Born into a family of 11, Blake emerged from the poverty of the Depression and a youth spent working the mines of Sudbury’s Nickel Belt to find junior hockey success and an unlikely shot at the NHL. While a fiery temper and penchant for stick-swinging nearly railroaded Toe’s promise, the Canadiens recognized his talent and leadership, and he went on to spend more than 50 years with the organization.

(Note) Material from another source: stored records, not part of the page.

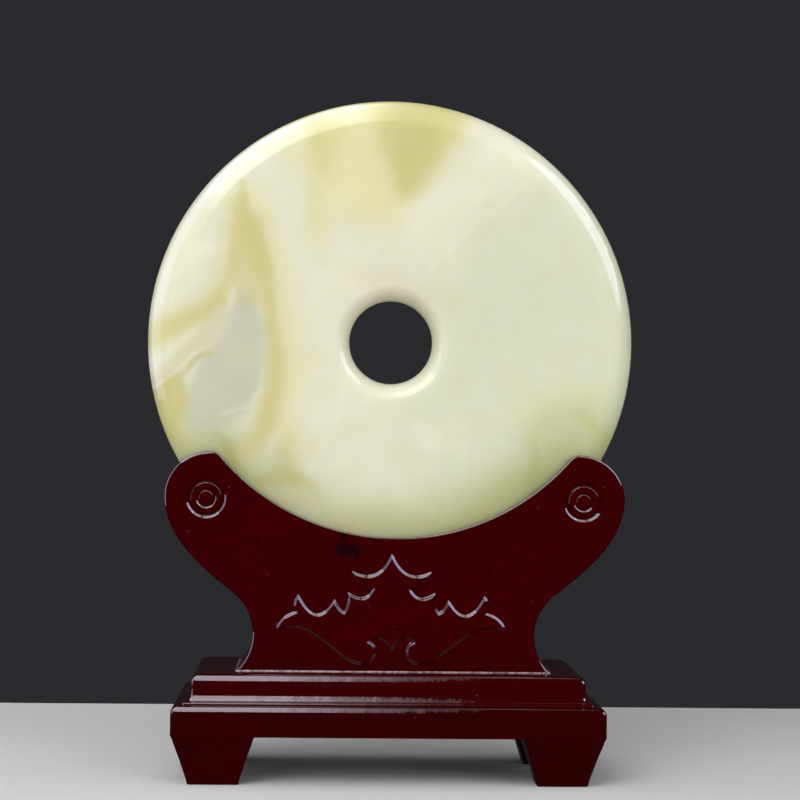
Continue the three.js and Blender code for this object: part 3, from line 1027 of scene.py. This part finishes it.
def make_world():
    """Dark grey to look at, near black in reflections as in a studio with black sides, and a soft fill."""
    world = bpy.context.scene.world or bpy.data.worlds.new("studio")
    bpy.context.scene.world = world
    world.use_nodes = True
    tree = world.node_tree
    path = tree.nodes.new("ShaderNodeLightPath")
    shown = None
    for tint, ray in ((STUDIO_FILL, None), (STUDIO_DARK, "Is Glossy Ray"), (STUDIO_GREY, "Is Camera Ray")):
        background = tree.nodes.new("ShaderNodeBackground")
        background.inputs["Color"].default_value = (*tint, 1)
        either = background
        if shown:
            either = tree.nodes.new("ShaderNodeMixShader")
            tree.links.new(path.outputs[ray], either.inputs["Fac"])
            tree.links.new(shown.outputs[0], either.inputs[1])
            tree.links.new(background.outputs[0], either.inputs[2])
        shown = either
    tree.links.new(shown.outputs[0], tree.nodes["World Output"].inputs["Surface"])


def make_floor():
    """A plain pale table top with softened edges, kept out of the reflections in the lacquer."""
    graph = Graph("pale_floor")
    cloud = graph.noise(graph.place, scale=3.0, detail=2.0)
    material = graph.finish(
        base_color=graph.mix(graph.ramp(cloud, 0.3, 0.7), *FLOOR_TONES),
        roughness=0.7,
        specular_ior_level=0.2,
    )
    low = np.array([-FLOOR_WIDTH / 2, -FLOOR_FRONT, -FLOOR_THICKNESS])
    high = np.array([FLOOR_WIDTH / 2, FLOOR_BACK, 0])
    profile = [(0, 0), *rounding(FLOOR_EDGE, FLOOR_THICKNESS - FLOOR_EDGE, FLOOR_EDGE, 0, 90)]
    floor = stack("floor", material, low, high, profile, FLOOR_CORNER)
    floor.visible_glossy = False


def make_cards(upright):
    """The cards that shine in the gloss. The one overhead fades out to the right, in strips."""
    hanging_card("overhead_card", OVERHEAD_PLACE, OVERHEAD_SIZE, OVERHEAD_RADIANCE, tint=VIOLET)
    fade_start = OVERHEAD_PLACE[0] + OVERHEAD_SIZE[0] / 2 + FADE_WIDTH / 2
    for step, share in enumerate(FADE_SHARES):
        place = (fade_start + FADE_WIDTH * step, OVERHEAD_PLACE[1])
        size = (FADE_WIDTH, OVERHEAD_SIZE[1])
        hanging_card(f"overhead_edge_{step}", place, size, OVERHEAD_RADIANCE * share, tint=VIOLET)
    soft_light("left_card", (-0.98, -0.10, 0.45), MIDDLE, (0.9, 1.1), 4.4, "shine", tint=BLUE)
    soft_light(
        "right_card", (0.88, -0.32, 0.74), MIDDLE, (1.0, 0.82), 7.0, "shine", shape="ELLIPSE", tint=BLUE,
    )
    hanging_card("carving_card", CARVING_CARD_PLACE, CARVING_CARD_SIZE, 6.0, only=upright)


def make_stage(upright):
    bpy.context.scene.view_settings.view_transform = "Standard"
    make_world()
    make_floor()
    for values in SURFACE_LIGHTS:
        soft_light(*values, "light")
    make_cards(upright)


def dress(piece, node):
    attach(piece, "root")
    if node:
        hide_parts(node)


lacquer = make_lacquer()
carved_upright = make_upright(lacquer)
make_camera()
make_stage(carved_upright)
dress(make_disc(make_jade()), "disc")
dress(carved_upright, "upright")
dress(make_plinth(lacquer), "plinth")
for node_name in ("foot_front_left", "foot_front_right", "foot_back_left", "foot_back_right"):
    dress(make_foot(node_name, lacquer), node_name)
dress(make_bead(make_bead_lacquer()), None)
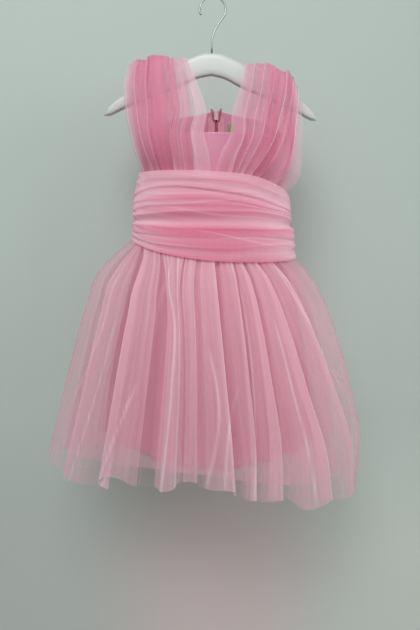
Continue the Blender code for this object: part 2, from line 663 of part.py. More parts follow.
def main():
    clear_scene()
    dress = new_collection("toddler party dress on a hanger")
    helpers = new_collection("cutters and joined shapes", hidden=True)

    white_plastic = finish("white plastic", (0.82, 0.84, 0.83), 0.38)
    steel = finish("steel wire", (0.30, 0.33, 0.33), 0.35, metallic=1.0)
    satin = finish("pink satin", (0.62, 0.25, 0.36), 0.42)
    lining_cloth = finish("pink lining", (0.60, 0.24, 0.35), 0.60)
    tulle = finish("pink tulle", (0.74, 0.36, 0.47), 0.85, alpha=0.55)
    sash_tulle = finish("layered pink tulle", (0.70, 0.30, 0.42), 0.80, alpha=0.95)
    tape = finish("rose zip tape", (0.50, 0.12, 0.19), 0.80)
    zip_metal = finish("painted zip metal", (0.55, 0.36, 0.40), 0.40, metallic=0.6)
    label_cloth = finish("olive label", (0.36, 0.33, 0.20), 0.80)

    hanger_body(white_plastic, dress)
    hanger_hook(steel, dress)

    seam = SIDE_GAP / 2
    slot = ZIP_SLOT / 2
    bodice_panel("bodice_front", 90, 270, (seam, seam), 25, satin, dress)
    bodice_panel("bodice_back_right", 0, 90, (slot, seam), 13, satin, dress)
    bodice_panel("bodice_back_left", 270, 360, (seam, slot), 13, satin, dress)

    drape("drape_left", DRAPE_LEFT, 1, tulle, dress)
    drape("drape_right", DRAPE_RIGHT, -1, tulle, dress)

    sash_panel("sash_front", 90, 270, (seam, seam), 31, sash_tulle, dress)
    sash_panel("sash_back_right", 0, 90, (slot, seam), 16, sash_tulle, dress)
    sash_panel("sash_back_left", 270, 360, (seam, slot), 16, sash_tulle, dress)

    layers = (
        ("skirt_lining", "lining", LINING, SATIN_WALL, lining_cloth),
        ("skirt_under_tulle", "under", UNDER_TULLE, TULLE_WALL, tulle),
        ("skirt_outer_tulle", "outer", OUTER_TULLE, TULLE_WALL, tulle),
    )
    panels = (("front", 90, 270), ("back_right", 0, 90), ("back_left", 270, 360))
    for name, kind, table, thickness, material in layers:
        for panel, start, stop in panels:
            skirt_panel(f"{name}_{panel}", kind, table, thickness, start, stop, material, dress)

    zip_parts(tape, zip_metal, dress, helpers)
    neck_label(label_cloth, dress)


main()
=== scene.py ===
"""The looks of a toddler's tulle party dress on a child's hanger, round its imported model.

Metres in the scene, millimetres in the tables. The dress faces -Y and hangs from the origin, the inside
top of the hook. Round the body a place is an angle: 0 degrees is the centre back, 90 is +X, 180 the
centre front and 270 -X. Left and right are those of someone who faces the front.
"""

import math

import bpy
import numpy as np
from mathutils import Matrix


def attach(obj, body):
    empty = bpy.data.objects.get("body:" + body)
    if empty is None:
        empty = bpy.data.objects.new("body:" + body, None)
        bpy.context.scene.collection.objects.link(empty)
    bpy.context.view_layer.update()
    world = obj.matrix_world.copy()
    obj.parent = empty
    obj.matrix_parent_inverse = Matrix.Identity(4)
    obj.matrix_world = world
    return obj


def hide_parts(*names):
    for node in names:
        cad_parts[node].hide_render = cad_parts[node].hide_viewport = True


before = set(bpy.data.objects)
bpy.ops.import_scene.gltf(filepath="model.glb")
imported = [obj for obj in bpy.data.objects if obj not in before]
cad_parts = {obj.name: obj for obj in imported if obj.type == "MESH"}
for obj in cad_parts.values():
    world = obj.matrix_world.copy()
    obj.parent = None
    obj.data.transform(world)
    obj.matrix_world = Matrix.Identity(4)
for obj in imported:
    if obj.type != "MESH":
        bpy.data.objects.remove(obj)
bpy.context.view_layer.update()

# Camera, wall, floor and light
# A level camera stands 1.1 m in front. A pale grey-green wall close behind the dress takes its soft shadow,
# and below it a rosy glow is painted into its colour: painted pink light, as the skirt would throw on it. It
# shows from its front alone, so that the dress's back can be seen too.
# Three broad lights stand in front above, in front at the right, and behind.

CAMERA_AT = (-0.004245, -1.1, -0.44926)
LENS_MM = 44.42
SENSOR_MM = 36.0
WALL_Y = 0.150
WALL_TOP_Z = 1.5
FLOOR_Z = -1.25
ROOM_HALF_WIDTH = 3.0
WALL_COLOURS = ((0.39, 0.455, 0.425), (0.44, 0.51, 0.475))
PAINTED_GLOW_COLOURS = (
    # painted colours of the wall's lower part, at its left, below the dress (a painted pink glow) and at its
    # right
    (0.43, 0.455, 0.435), (0.59, 0.49, 0.495), (0.52, 0.555, 0.52),
)
FLOOR_COLOUR = (0.475, 0.505, 0.475)
# For the painted glow, how fast a share grows with the place, per metre, and what is added to it.
PAINTED_GLOW_BY_Z = (-4.5, -2.75)
PAINTED_GLOW_BY_X = (2.0, 0.48)
LIGHTS = (
    # name, place, target, size, spread in degrees, watts
    ("window above", (-0.35, -1.8, 1.15), (-0.20, 0.0, 0.05), 1.3, 70.0, 6.6),
    ("window right", (1.7, -1.2, 0.1), (0.1, 0.0, -0.40), 1.0, 180.0, 8.0),
    ("window behind", (0.7, 1.9, 0.6), (0.0, 0.0, -0.40), 1.3, 180.0, 12.0),
)
ROOM_COLOUR = (0.90, 0.95, 0.93)
ROOM_STRENGTH = 0.60
NET_LAYERS_SEEN_THROUGH = 32
scene = bpy.context.scene


def add_object(name, data):
    """A new object of the scene."""
    made = bpy.data.objects.new(name, data)
    scene.collection.objects.link(made)
    return made


def feed(tree, node, inputs):
    """Give each of a node's inputs, by name or number, a number, a colour or a link from a socket."""
    for label, value in inputs.items():
        socket = node.inputs[label]
        if isinstance(value, bpy.types.NodeSocket):
            tree.links.new(value, socket)
        elif socket.type == "RGBA":
            socket.default_value = (*value, 1.0)
        else:
            socket.default_value = value
    return node


def add_node(tree, kind, inputs):
    """A node of this kind, with its inputs fed."""
    return feed(tree, tree.nodes.new(kind), inputs)


def new_material(name):
    """A material, its node tree and its Principled shader."""
    made = bpy.data.materials.new(name)
    made.use_nodes = True
    return made, made.node_tree, made.node_tree.nodes["Principled BSDF"]


def object_place(tree):
    """The place on the object, in metres."""
    return tree.nodes.new("ShaderNodeTexCoord").outputs["Object"]


def soft_noise(tree, vector, scale, detail=2.0):
    """A noise texture read at the vector's place."""
    inputs = {"Vector": vector, "Scale": scale, "Detail": detail}
    return add_node(tree, "ShaderNodeTexNoise", inputs).outputs["Fac"]


def blend(tree, factor, first, second):
    """A colour between two colours, by a factor."""
    mix = tree.nodes.new("ShaderNodeMix")
    mix.data_type = "RGBA"
    return feed(tree, mix, {"Factor": factor, "A": first, "B": second}).outputs["Result"]


def calculate(tree, operation, *values, clamp=False):
    """A Math node on its values, each a socket or a number."""
    node = tree.nodes.new("ShaderNodeMath")
    node.operation = operation
    node.use_clamp = clamp
    return feed(tree, node, dict(enumerate(values))).outputs["Value"]


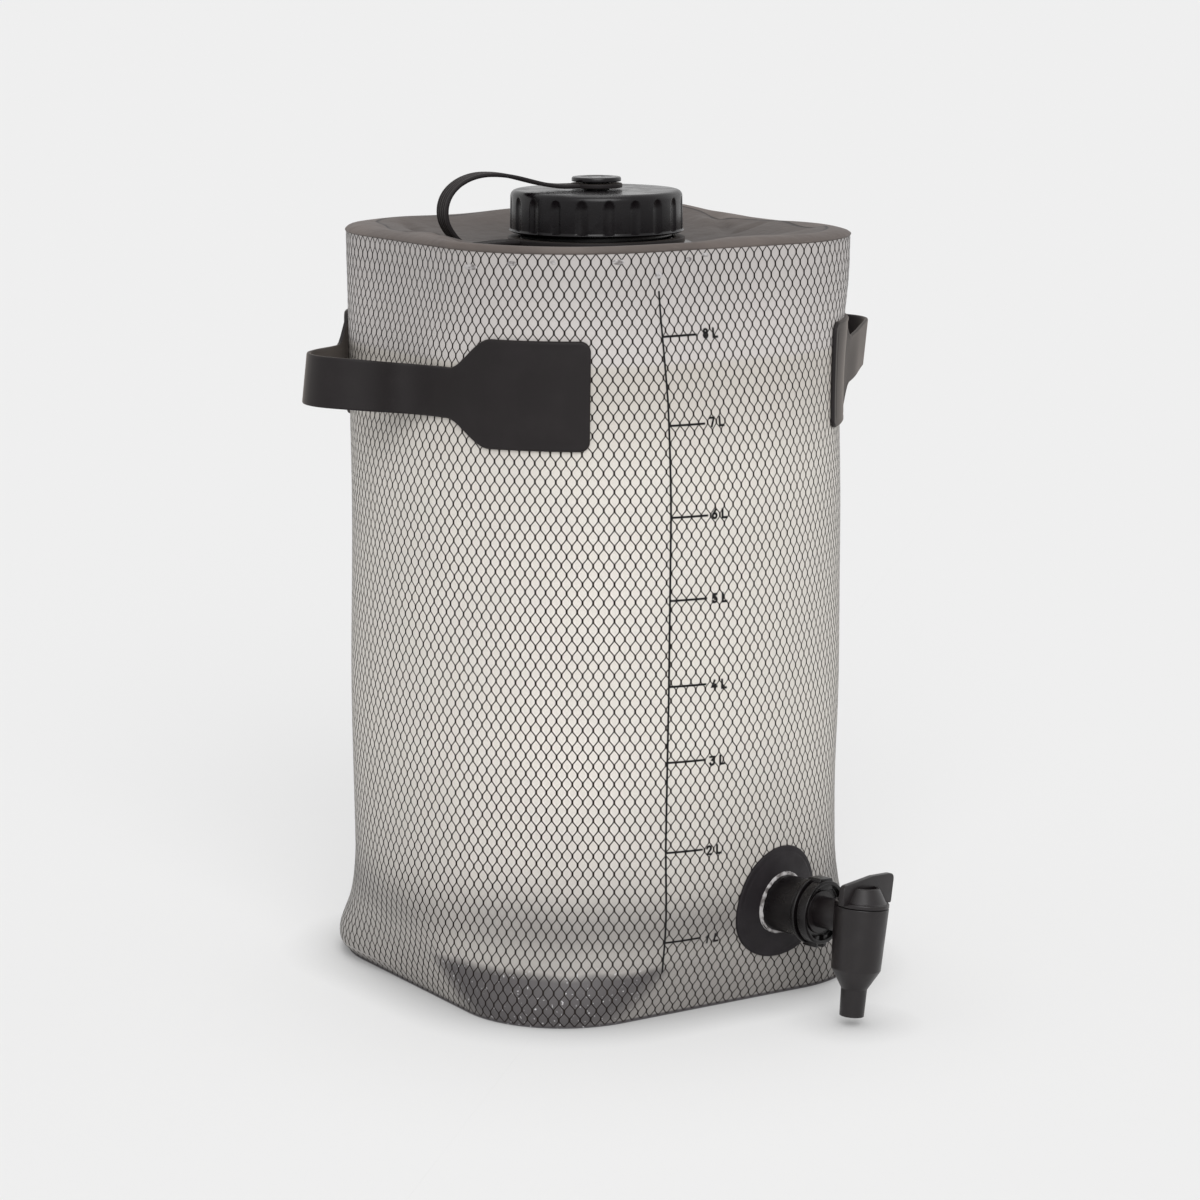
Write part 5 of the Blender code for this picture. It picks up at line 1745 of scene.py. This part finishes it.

History remembers Toe being hoisted onto the shoulders of his beloved players, waving his signature fedora and sipping from the Cup, but behind the success was a man driven by fear and an obsessive desire for victory. Despite personal tragedy, Toe always put winning first, and as a result, there are few coaches in any sport who have enjoyed Blake’s success and even fewer who endured the toll that came with it.
PUBLISHERS WEEKLY
Sportswriter Logothetis delivers a solid, insightful biography of Hector "Toe" Blake (1912 1995), whose legendary three-decade association with the Montreal Canadiens included winning the Stanley Cup 10 times as either a player or coach. Starting with Blake's Depression-era youth in Coniston, Ontario, where he learned to play hockey with "pucks cut from birch trees" before being signed by the Canadiens in 1936, and then moving through Blake's playing and coaching career, Logothetis provides an excellent look at how both the personal and professional aspects of hockey have changed over the years. He shows how Blake learned to control his "aggressive behavior" and "loud and foul-mouthed on-ice presence," allowing him to focus on his game and become an effective part of the Canadiens in the 1930s and '40s, when he joined linemen Elmer Lach and Maurice Richard in what came to be known as the the Punch Line, one of the best offensive units of the era. Logothetis also shows how Blake changed from "an old-school coach" to a more modern type who pushed his players "to play to their strengths but did not point the finger when mistakes were made." This look at an important figure in the world of professional hockey will thrill fans of all allegiances.